Notre engagement à agir pour un monde différent permettra à la fois de combattre les trafics illicites de migrants mais également toutes les formes de criminalités transnationales évoquées dans la convention de Palerme, ainsi que la traite de personnes, visée dans le protocole additionnel relatif, en particulier, femmes et enfants.
Je rappelle que, lors du colloque sur la prostitution organisé par Dinah Derycke, regrettée présidente de la délégation du Sénat aux droits des femmes et à l'égalité des chances entre les hommes et les femmes, nous avons entendu de nombreux témoignages sur le trafic des femmes de l'Est.

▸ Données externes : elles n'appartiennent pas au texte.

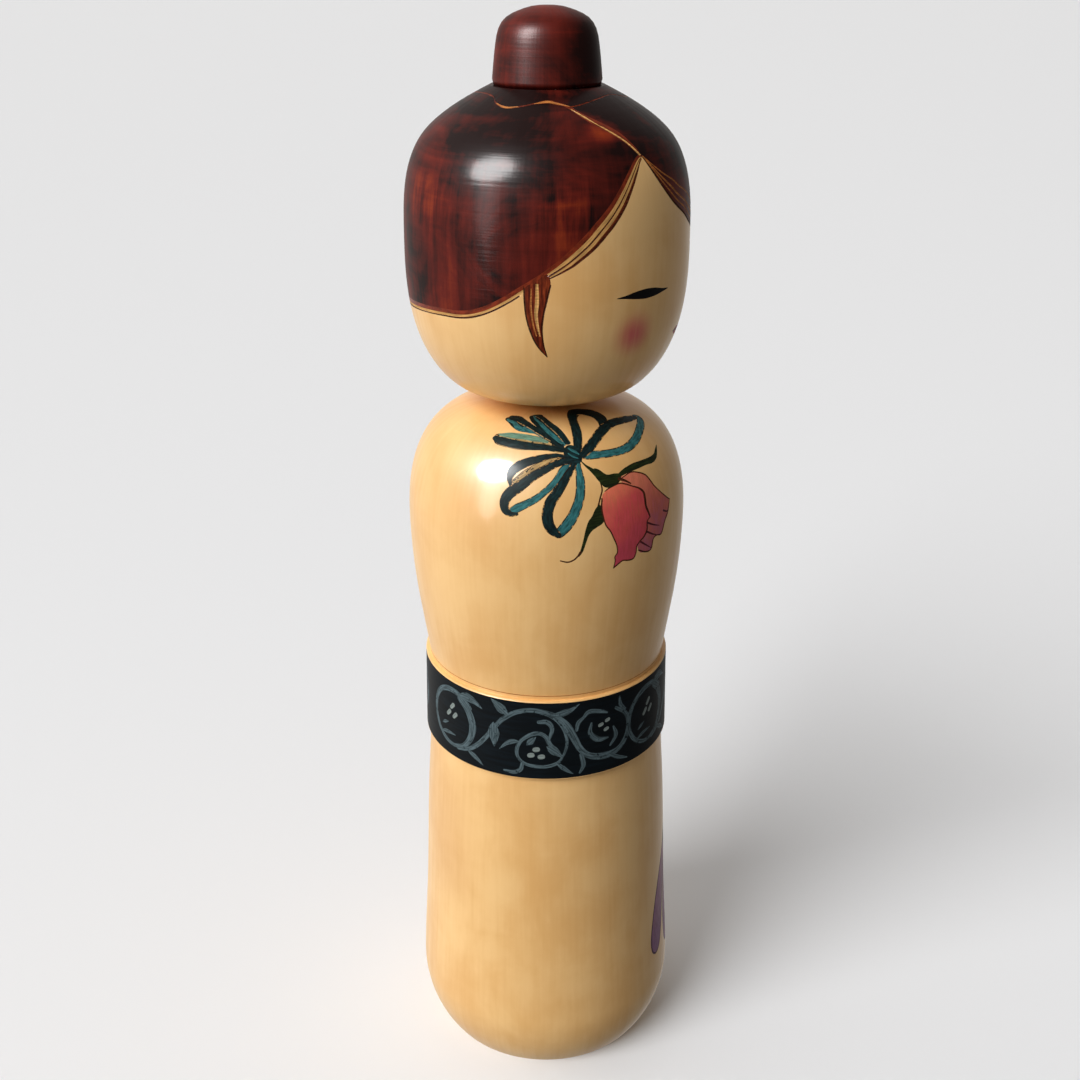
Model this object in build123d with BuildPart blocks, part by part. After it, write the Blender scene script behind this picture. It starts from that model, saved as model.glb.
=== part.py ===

Certes, le protocole additionnel relatif à la traite des personnes constitue une avancée non négligeable dans la lutte contre le trafic de migrants. Mais c'est à la source qu'il faut agir avec le plus de détermination. Or la France dispose de tous les moyens pour mener à bien cette action, qui est d'ailleurs parfaitement conforme au rôle international que nous souhaitons lui voir jouer.
M. le président. Personne ne demande plus la parole dans la discussion générale ?...
La discussion générale est close.
Nous passons à la discussion de l'article unique.
« Article unique. - Est autorisée la ratification du protocole contre le trafic illicite de migrants par terre, air et mer, additionnel à la convention des Nations unies contre la criminalité transnationale organisée, adopté à New York le 15 novembre 2000 et signé par la France le 12 décembre 2000, et dont le texte est annexé à la présente loi. »
Je mets aux voix l'article unique du projet de loi.

(Le projet de loi est adopté.)
M. le président. Je constate que ce projet de loi est adopté à l'unanimité.